╔══
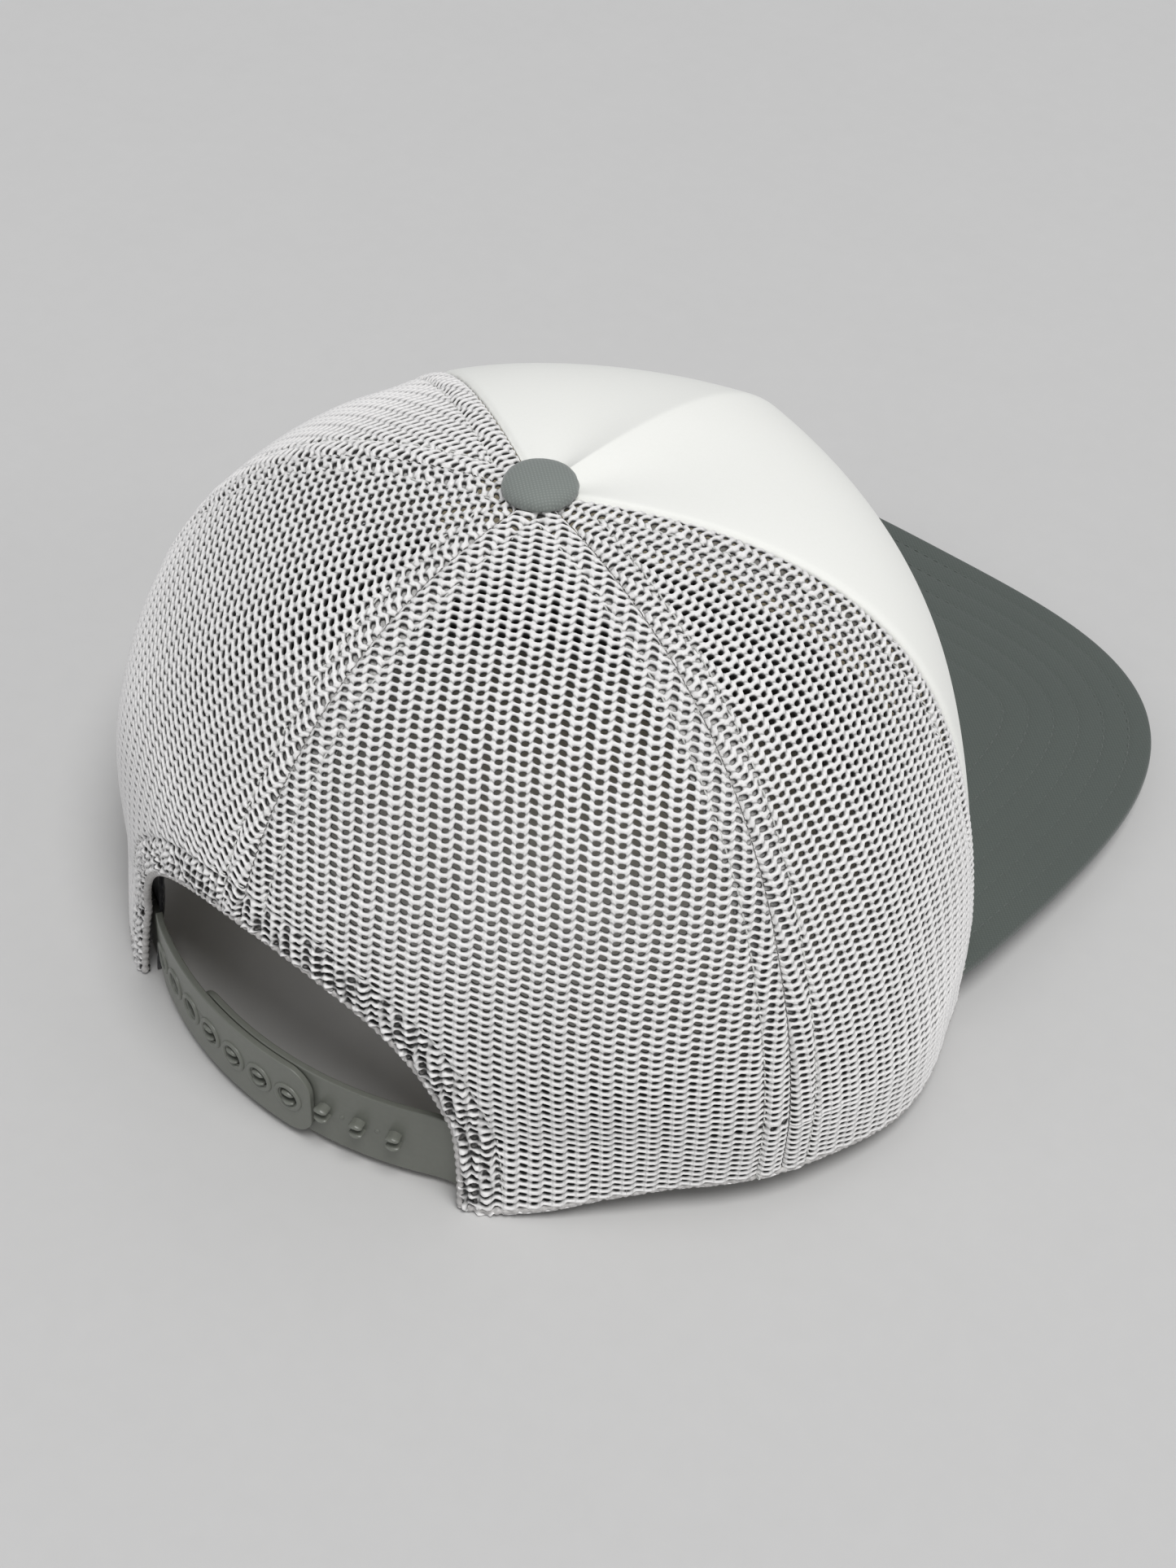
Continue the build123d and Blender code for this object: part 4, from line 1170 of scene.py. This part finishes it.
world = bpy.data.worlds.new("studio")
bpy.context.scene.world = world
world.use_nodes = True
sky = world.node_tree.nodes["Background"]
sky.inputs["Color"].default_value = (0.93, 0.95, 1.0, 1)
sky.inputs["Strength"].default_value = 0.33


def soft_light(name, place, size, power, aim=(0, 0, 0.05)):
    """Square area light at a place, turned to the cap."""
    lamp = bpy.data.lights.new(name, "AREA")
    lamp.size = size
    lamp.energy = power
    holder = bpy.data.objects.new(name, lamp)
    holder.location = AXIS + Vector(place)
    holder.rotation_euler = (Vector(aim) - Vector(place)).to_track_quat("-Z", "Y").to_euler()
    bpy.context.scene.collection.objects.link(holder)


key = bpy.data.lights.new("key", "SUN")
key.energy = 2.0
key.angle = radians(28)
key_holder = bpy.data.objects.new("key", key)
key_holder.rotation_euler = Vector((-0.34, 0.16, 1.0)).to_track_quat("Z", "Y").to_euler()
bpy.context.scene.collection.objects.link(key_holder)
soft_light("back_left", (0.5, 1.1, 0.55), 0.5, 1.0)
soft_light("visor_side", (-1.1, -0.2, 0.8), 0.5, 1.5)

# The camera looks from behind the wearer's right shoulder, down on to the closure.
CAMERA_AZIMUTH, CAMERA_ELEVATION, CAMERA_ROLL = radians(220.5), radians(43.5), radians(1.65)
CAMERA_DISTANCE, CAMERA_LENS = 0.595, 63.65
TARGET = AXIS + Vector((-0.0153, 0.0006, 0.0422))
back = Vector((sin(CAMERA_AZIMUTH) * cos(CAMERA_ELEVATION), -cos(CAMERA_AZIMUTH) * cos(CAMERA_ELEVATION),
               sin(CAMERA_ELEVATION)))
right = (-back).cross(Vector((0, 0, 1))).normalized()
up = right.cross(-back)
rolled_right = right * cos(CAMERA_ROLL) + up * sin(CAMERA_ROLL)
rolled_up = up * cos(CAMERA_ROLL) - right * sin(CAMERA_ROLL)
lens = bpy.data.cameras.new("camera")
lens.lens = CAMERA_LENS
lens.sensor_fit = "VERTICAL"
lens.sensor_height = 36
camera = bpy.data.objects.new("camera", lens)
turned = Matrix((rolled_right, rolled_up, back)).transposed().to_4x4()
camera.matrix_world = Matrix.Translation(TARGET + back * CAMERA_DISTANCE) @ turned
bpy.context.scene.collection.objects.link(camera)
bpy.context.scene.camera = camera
╚══
* **Work to complete**:
Find out how many lines in the listing contain the string "scene". Give the number alone.

* **Task solution**:
6